In both cases, some advance testing in a lab environment could have helped to identify troublesome applications and given you the opportunity to formulate solutions before rolling the VM out into production.
Software licensing is a slippery slope in a virtual environment
Why is it that we have no problem paying for a license when we install a critical application on a server, but seem to think it's perfectly OK to clone that server onto 1,000 VMs for free?
Software licensing was always confusing and expensive, but software vendors are quickly catching up with virtualization technology and updating their licensing rules to account for VMs, multiple CPUs and other resource provisioning loopholes that virtualization allows. The bottom line is that you cannot expect to clone VMs without buying licenses for the operating system and application running within that VM.

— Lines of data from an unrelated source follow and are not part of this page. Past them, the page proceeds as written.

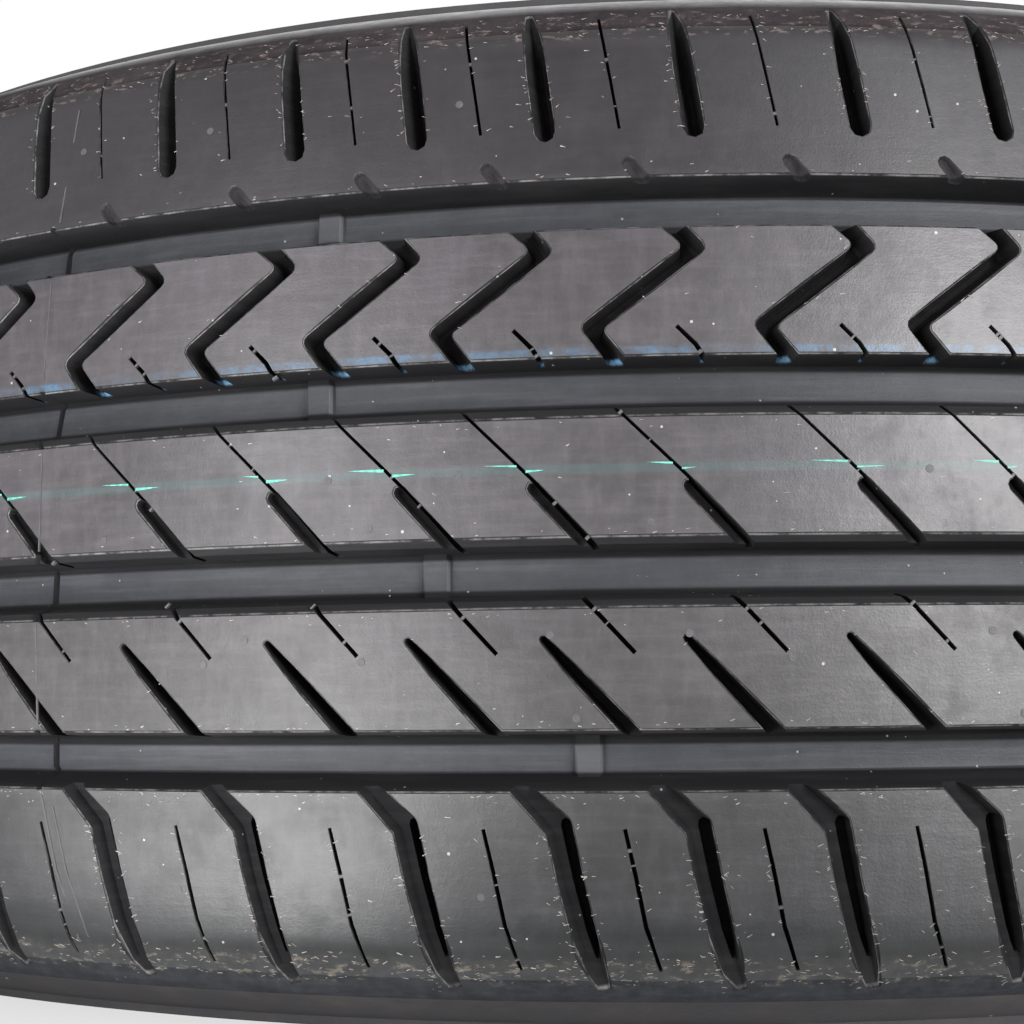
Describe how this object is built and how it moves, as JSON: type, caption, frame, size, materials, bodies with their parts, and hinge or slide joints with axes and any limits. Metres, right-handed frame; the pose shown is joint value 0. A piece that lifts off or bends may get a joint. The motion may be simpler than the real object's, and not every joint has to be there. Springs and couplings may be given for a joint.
{
  "type": "car tyre",
  "caption": "Radial passenger car tyre with straight main grooves, slanted blocks, shoulder slots, open air space and rim seats.",
  "frame": {"origin": "centre of the tyre, on its axis and midway between the sidewalls", "axes": "+Z is the axis of rotation and the picture's upward direction; -Y faces the camera"},
  "size_m": [0.632, 0.632, 0.206],
  "materials": {
    "tyre": "moulded rubber, satin, lightly dusty"
  },
  "bodies": {
    "root": {"tyre": "tyre"}
  },
  "joints": []
}
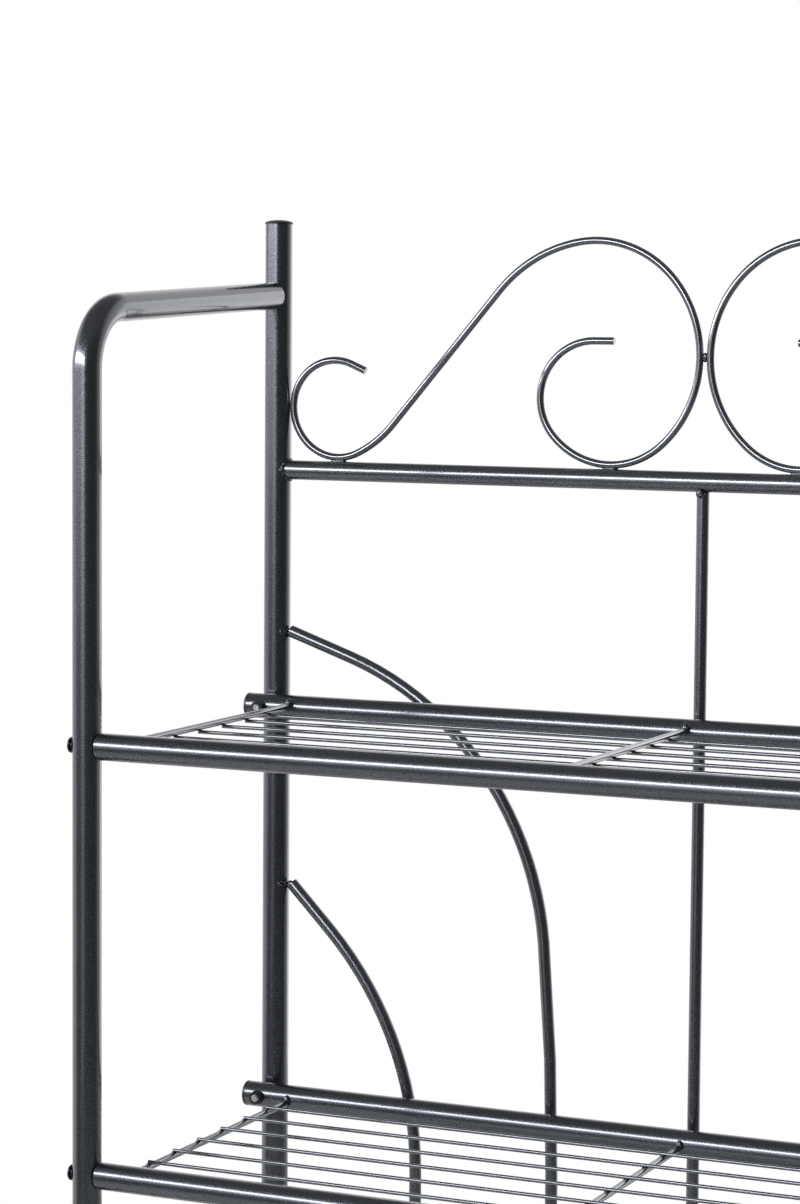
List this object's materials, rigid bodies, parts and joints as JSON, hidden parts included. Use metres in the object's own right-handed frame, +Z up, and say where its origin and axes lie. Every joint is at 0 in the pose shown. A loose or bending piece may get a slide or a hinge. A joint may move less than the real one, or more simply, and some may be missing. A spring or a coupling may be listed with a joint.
{
  "type": "bakers rack",
  "caption": "Free-standing steel tube bakers rack: open wire shelves between front legs that bend back into arms and rear posts, with a back panel of curved rods under S-shaped scrolls.",
  "frame": {"origin": "on the floor, under the middle of the rack", "axes": "+Z up along the posts, +X towards the rack's right as seen from its front, +Y from the front legs to the rear posts"},
  "size_m": [0.7692, 0.34, 1.4939],
  "materials": {
    "painted_steel": "dark grey powder coat, glossy and slightly hammered",
    "black_plastic": "black, satin",
    "blackened_steel": "blackened, satin"
  },
  "bodies": {
    "root": {"side_tube_left": "painted_steel", "side_tube_right": "painted_steel", "rear_post_left": "painted_steel", "rear_post_right": "painted_steel", "post_cap_left": "black_plastic", "post_cap_right": "black_plastic", "foot_front_left": "black_plastic", "foot_front_right": "black_plastic", "foot_rear_left": "black_plastic", "foot_rear_right": "black_plastic", "top_rail": "painted_steel", "bottom_rail": "painted_steel", "centre_rod": "painted_steel", "outer_rod_left": "painted_steel", "outer_rod_right": "painted_steel", "inner_rod_left": "painted_steel", "inner_rod_right": "painted_steel", "scroll_left": "painted_steel", "scroll_right": "painted_steel", "shelf_1_front_tube": "painted_steel", "shelf_1_rear_tube": "painted_steel", "shelf_1_wires": "painted_steel", "shelf_1_plug_left": "black_plastic", "shelf_1_plug_right": "black_plastic", "shelf_1_front_bolt_left": "blackened_steel", "shelf_1_front_bolt_right": "blackened_steel", "shelf_1_rear_bolt_left": "blackened_steel", "shelf_1_rear_bolt_right": "blackened_steel", "shelf_2_front_tube": "painted_steel", "shelf_2_rear_tube": "painted_steel", "shelf_2_wires": "painted_steel", "shelf_2_plug_left": "black_plastic", "shelf_2_plug_right": "black_plastic", "shelf_2_front_bolt_left": "blackened_steel", "shelf_2_front_bolt_right": "blackened_steel", "shelf_2_rear_bolt_left": "blackened_steel", "shelf_2_rear_bolt_right": "blackened_steel", "shelf_3_front_tube": "painted_steel", "shelf_3_rear_tube": "painted_steel", "shelf_3_wires": "painted_steel", "shelf_3_plug_left": "black_plastic", "shelf_3_plug_right": "black_plastic", "shelf_3_front_bolt_left": "blackened_steel", "shelf_3_front_bolt_right": "blackened_steel", "shelf_3_rear_bolt_left": "blackened_steel", "shelf_3_rear_bolt_right": "blackened_steel", "shelf_4_front_tube": "painted_steel", "shelf_4_rear_tube": "painted_steel", "shelf_4_wires": "painted_steel", "shelf_4_plug_left": "black_plastic", "shelf_4_plug_right": "black_plastic", "shelf_4_front_bolt_left": "blackened_steel", "shelf_4_front_bolt_right": "blackened_steel", "shelf_4_rear_bolt_left": "blackened_steel", "shelf_4_rear_bolt_right": "blackened_steel"}
  },
  "joints": []
}
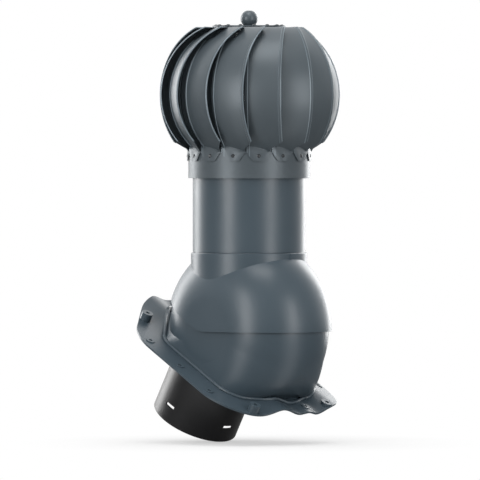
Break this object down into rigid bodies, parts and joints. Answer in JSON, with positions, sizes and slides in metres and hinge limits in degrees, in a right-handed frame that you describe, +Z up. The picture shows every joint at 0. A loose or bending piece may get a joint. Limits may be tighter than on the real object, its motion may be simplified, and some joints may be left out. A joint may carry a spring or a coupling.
{
  "type": "roof turbine ventilator",
  "caption": "Wind driven ball rotor on a neck whose hood tilts on a tile shaped roof flange, drawing air out through a duct below the roof.",
  "frame": {"origin": "centre of the lower duct's open end, where the room's duct joins", "axes": "+Z up along the neck and the rotor's axis, -Y down the roof's slope, X along the tilt axis"},
  "size_m": [0.2569, 0.311, 0.6124],
  "materials": {
    "hood_plastic": "satin graphite grey moulded plastic",
    "duct_plastic": "black extruded plastic, smooth",
    "seal_rubber": "soft black rubber",
    "seal_foam": "closed cell foam",
    "rotor_sheet": "satin graphite grey coating on sheet",
    "rivet_metal": "graphite grey coated rivets",
    "zinc_steel": "zinc plated steel",
    "bearing_steel": "ground steel"
  },
  "bodies": {
    "base": {"base_shell": "hood_plastic", "duct_seal": "seal_rubber", "flange_seal": "seal_foam", "duct_pipe": "duct_plastic"},
    "hood": {"hood_shell": "hood_plastic", "pivot_washers": "zinc_steel", "pivot_screws": "zinc_steel", "neck_pipe": "hood_plastic", "throat_bracket": "zinc_steel", "bracket_rivets": "rivet_metal", "shaft": "bearing_steel", "shaft_washer": "zinc_steel", "shaft_nut": "zinc_steel", "bearing_spacer": "bearing_steel", "lower_inner_race": "bearing_steel", "upper_inner_race": "bearing_steel", "shaft_circlip": "zinc_steel"},
    "rotor": {"lower_outer_race": "bearing_steel", "upper_outer_race": "bearing_steel", "base_ring": "rotor_sheet", "ring_rivets": "rivet_metal", "top_disc": "rotor_sheet", "under_disc": "zinc_steel", "disc_rivets": "rivet_metal", "top_knob": "rotor_sheet", "knob_nut": "zinc_steel", "bearing_housing": "zinc_steel", "housing_screws": "zinc_steel", "lower_spider": "zinc_steel", "blade_01": "rotor_sheet", "blade_02": "rotor_sheet", "blade_03": "rotor_sheet", "blade_04": "rotor_sheet", "blade_05": "rotor_sheet", "blade_06": "rotor_sheet", "blade_07": "rotor_sheet", "blade_08": "rotor_sheet", "blade_09": "rotor_sheet", "blade_10": "rotor_sheet", "blade_11": "rotor_sheet", "blade_12": "rotor_sheet", "blade_13": "rotor_sheet", "blade_14": "rotor_sheet", "blade_15": "rotor_sheet"}
  },
  "joints": [
    {"name": "hood_tilt", "type": "hinge", "parent": "base", "child": "hood", "pos_m": [0, -0.10893, 0.13167], "axis": [1, 0, 0], "range_deg": [-10, 15]},
    {"name": "rotor_spin", "type": "hinge", "parent": "hood", "child": "rotor", "pos_m": [0, -0.10893, 0.46168], "axis": [0, 0, 1], "continuous": true}
  ]
}
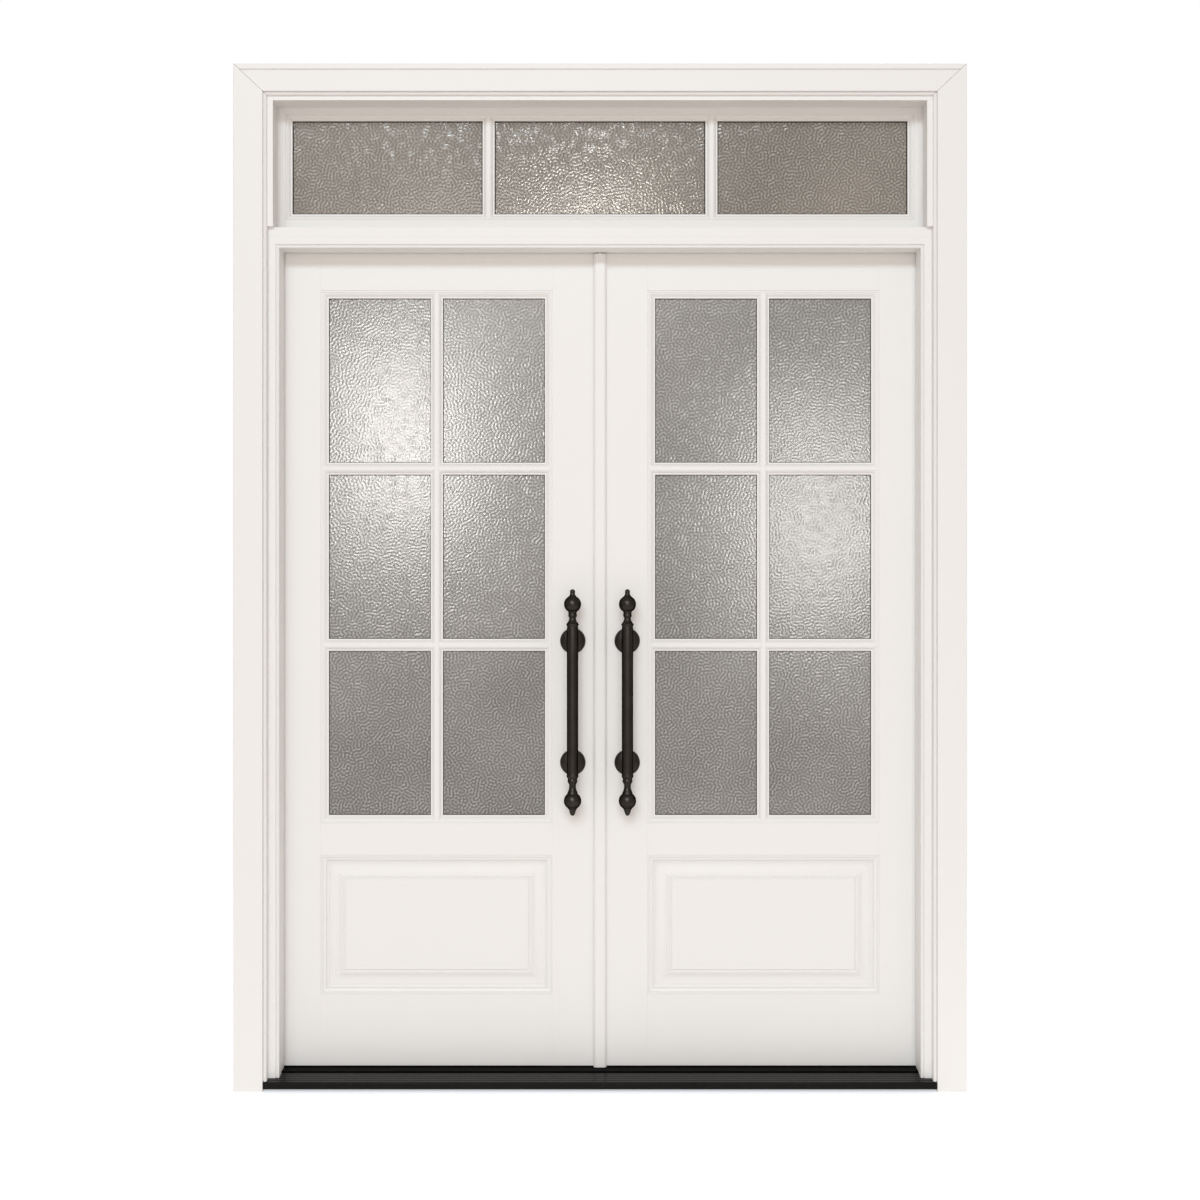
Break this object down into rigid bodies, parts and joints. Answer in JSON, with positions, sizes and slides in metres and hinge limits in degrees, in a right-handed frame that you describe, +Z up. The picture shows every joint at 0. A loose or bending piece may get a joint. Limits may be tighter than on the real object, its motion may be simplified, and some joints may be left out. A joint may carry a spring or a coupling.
{
  "type": "french doors",
  "caption": "Pair of inward opening glazed doors with a divided transom, moulded panels, bar pulls, cased frame and sloping sill.",
  "frame": {"origin": "middle of the doorway, on the wall's outer face at the jambs' front edges, at the underside of the sill", "axes": "+X along the wall to the right seen from outside, +Y inward through the wall, +Z up"},
  "size_m": [1.785, 0.158, 2.502],
  "materials": {
    "paint": "satin warm white paint on wood",
    "privacy_glass": "clear glass with a wormy obscure relief",
    "black_metal": "satin black",
    "dark_bronze": "dark bronze, satin",
    "seal": "soft, matt",
    "hinge_steel": "satin",
    "sill_core": "composite"
  },
  "bodies": {
    "frame": {"casing_left": "paint", "casing_right": "paint", "casing_head": "paint", "jamb_left": "paint", "jamb_right": "paint", "jamb_head": "paint", "transom_bar": "paint", "door_stop_left": "paint", "door_stop_right": "paint", "door_stop_head": "paint", "weatherstrips": "seal", "sill_deck": "dark_bronze", "sill_core": "sill_core", "threshold_cap": "dark_bronze", "transom_stile_left": "paint", "transom_stile_right": "paint", "transom_rail_top": "paint", "transom_rail_bottom": "paint", "transom_bars": "paint", "transom_panes": "privacy_glass", "transom_beads": "paint", "left_jamb_hinges": "hinge_steel", "right_jamb_hinges": "hinge_steel", "left_hinge_pins": "hinge_steel", "right_hinge_pins": "hinge_steel"},
    "left_leaf": {"left_hinge_stile": "paint", "left_meeting_stile": "paint", "left_top_rail": "paint", "left_lock_rail": "paint", "left_bottom_rail": "paint", "left_panel": "paint", "left_upright_bar": "paint", "left_cross_bars": "paint", "left_panes": "privacy_glass", "left_beads": "paint", "left_door_hinges": "hinge_steel", "left_pull": "black_metal", "left_pull_posts": "black_metal", "left_pull_bolts": "black_metal", "left_sweep": "seal"},
    "right_leaf": {"right_hinge_stile": "paint", "right_meeting_stile": "paint", "right_top_rail": "paint", "right_lock_rail": "paint", "right_bottom_rail": "paint", "right_panel": "paint", "right_upright_bar": "paint", "right_cross_bars": "paint", "right_panes": "privacy_glass", "right_beads": "paint", "right_door_hinges": "hinge_steel", "right_pull": "black_metal", "right_pull_posts": "black_metal", "right_pull_bolts": "black_metal", "right_sweep": "seal", "astragal": "paint", "astragal_seal": "seal", "flush_bolt_plates": "hinge_steel"},
    "flush_bolt_top": {"flush_bolt_top": "hinge_steel"},
    "flush_bolt_bottom": {"flush_bolt_bottom": "hinge_steel"}
  },
  "joints": [
    {"name": "left_leaf_hinge", "type": "hinge", "parent": "frame", "child": "left_leaf", "pos_m": [-0.799, 0.1235, 1.0485], "axis": [0, 0, 1], "range_deg": [0, 105]},
    {"name": "right_leaf_hinge", "type": "hinge", "parent": "frame", "child": "right_leaf", "pos_m": [0.799, 0.1235, 1.0485], "axis": [0, 0, -1], "range_deg": [0, 105]},
    {"name": "top_bolt_slide", "type": "slide", "parent": "right_leaf", "child": "flush_bolt_top", "axis": [0, 0, 1], "range_m": [0, 0.016]},
    {"name": "bottom_bolt_slide", "type": "slide", "parent": "right_leaf", "child": "flush_bolt_bottom", "axis": [0, 0, -1], "range_m": [0, 0.016]}
  ]
}
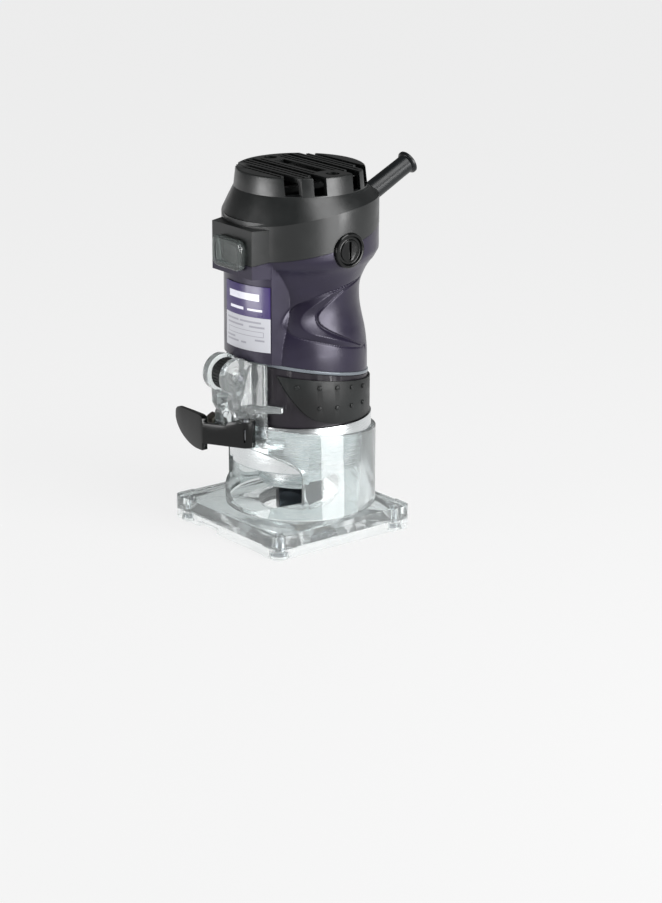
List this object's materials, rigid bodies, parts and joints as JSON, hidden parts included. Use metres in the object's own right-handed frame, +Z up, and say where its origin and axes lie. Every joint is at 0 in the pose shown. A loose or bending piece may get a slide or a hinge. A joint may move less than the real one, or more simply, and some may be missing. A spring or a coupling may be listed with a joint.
{
  "type": "trim router",
  "caption": "Upright electric trim router: a waisted motor that slides in a clear square base, with clamp lever, depth roller, switch and spindle.",
  "frame": {"origin": "on the underside of the foot, under the middle of the whole tool's bounding box; the spindle's axis is 7.8 mm in front of it", "axes": "+Z up along the spindle, -Y towards the operator's front with the label, switch and clamp, +Y where the cord guard leaves"},
  "size_m": [0.091, 0.1338, 0.1906],
  "materials": {
    "clear_acrylic": "clear moulded plastic, polished, with fine scratches",
    "violet_nylon": "dark violet-grey nylon, satin with a faint metallic tint",
    "plum_nylon": "plum-grey nylon, satin",
    "black_nylon": "charcoal nylon with a fine spark texture",
    "gloss_black": "black plastic, semi-gloss",
    "black_rubber": "matte black overmoulded rubber",
    "clear_rubber": "smoky clear flexible cap",
    "grey_seal": "pale grey plastic strip",
    "printed_label": "printed sheet in violet and white, laminated",
    "cast_aluminium": "machined, light satin",
    "steel": "zinc-plated steel",
    "black_oxide": "black oxide on steel",
    "brass": "drawn brass",
    "bronze": "sintered bronze",
    "copper": "enamelled copper wire",
    "carbon": "pressed carbon",
    "lamination": "stacked steel laminations, varnished"
  },
  "bodies": {
    "base": {"clear_base": "clear_acrylic", "sole_plate": "clear_acrylic", "sole_screw_1": "steel", "sole_screw_2": "steel", "sole_screw_3": "steel", "sole_screw_4": "steel", "clamp_bolt": "steel", "clamp_nut": "steel", "lever_pin": "steel", "roller_axle": "steel"},
    "lever": {"clamp_lever": "gloss_black"},
    "roller": {"roller_tyre": "black_rubber", "roller_hub": "black_nylon"},
    "motor": {"end_bracket": "cast_aluminium", "bracket_screw_1": "steel", "bracket_screw_2": "steel", "bracket_screw_3": "steel", "bracket_screw_4": "steel", "lower_sleeve": "plum_nylon", "rim_strip": "grey_seal", "grip_right": "black_rubber", "grip_left": "black_rubber", "motor_housing": "violet_nylon", "top_cover": "black_nylon", "cover_screw_right": "steel", "cover_screw_left": "steel", "label": "printed_label", "cord_guard": "black_rubber", "switch_body": "black_nylon", "switch_boot": "clear_rubber", "brush_holder_right": "brass", "carbon_brush_right": "carbon", "brush_spring_right": "steel", "brush_cap_right": "black_nylon", "brush_holder_left": "brass", "carbon_brush_left": "carbon", "brush_spring_left": "steel", "brush_cap_left": "black_nylon", "stator_core": "lamination", "field_coil_right": "copper", "field_coil_left": "copper", "bearing_bridge": "black_nylon", "upper_bearing": "steel", "lower_bearing": "steel"},
    "spindle": {"armature_shaft": "steel", "armature_core": "lamination", "armature_winding": "copper", "commutator": "copper", "cooling_fan": "black_nylon", "spindle_ring": "bronze", "collet": "steel", "collet_nut": "black_oxide"},
    "rocker": {"switch_rocker": "gloss_black"}
  },
  "joints": [
    {"name": "motor_slide", "type": "slide", "parent": "base", "child": "motor", "axis": [0, 0, 1], "range_m": [0, 0.026]},
    {"name": "roller_turn", "type": "hinge", "parent": "base", "child": "roller", "pos_m": [0, -0.0538, 0.088], "axis": [1, 0, 0], "range_deg": [0, 190]},
    {"name": "lever_turn", "type": "hinge", "parent": "base", "child": "lever", "pos_m": [0.012, -0.0518, 0.059], "axis": [0, 0, 1], "range_deg": [0, 100]},
    {"name": "spindle_spin", "type": "hinge", "parent": "motor", "child": "spindle", "pos_m": [0, -0.0078, 0.09], "axis": [0, 0, 1], "continuous": true},
    {"name": "rocker_tilt", "type": "hinge", "parent": "motor", "child": "rocker", "pos_m": [0, -0.0467, 0.1515], "axis": [1, 0, 0], "range_deg": [0, 12]}
  ],
  "couplings": [
    {"joint": "roller_turn", "follows": "motor_slide", "rad_per_m": 121.95}
  ]
}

Always review and understand the licensing rules for any software that your organization deploys. A large enterprise may even retain a licensing compliance officer to track software licensing and offer guidance for software deployment (including virtualization). Involve these professionals if they are available.
And remember that license breaches can expose your organization to litigation and substantial penalties -- major software vendors often reserve the right to "audit" your organization and verify your licensing. Most vendors are simply more interested in getting their licensing fees than in launching litigation, especially for "first offenders." But when you consider that a single license may cost thousands of dollars, careless VM proliferation (see VM sprawl above) can cripple an organization financially.
Server virtualization has changed the face of modern corporate computing, allowing efficient use of computing resources on fewer physical systems, yet providing more ways of protecting data and ensuring availability. But virtualization is not perfect, and it creates new problems that IT professionals must understand and address to keep the data center running smoothly.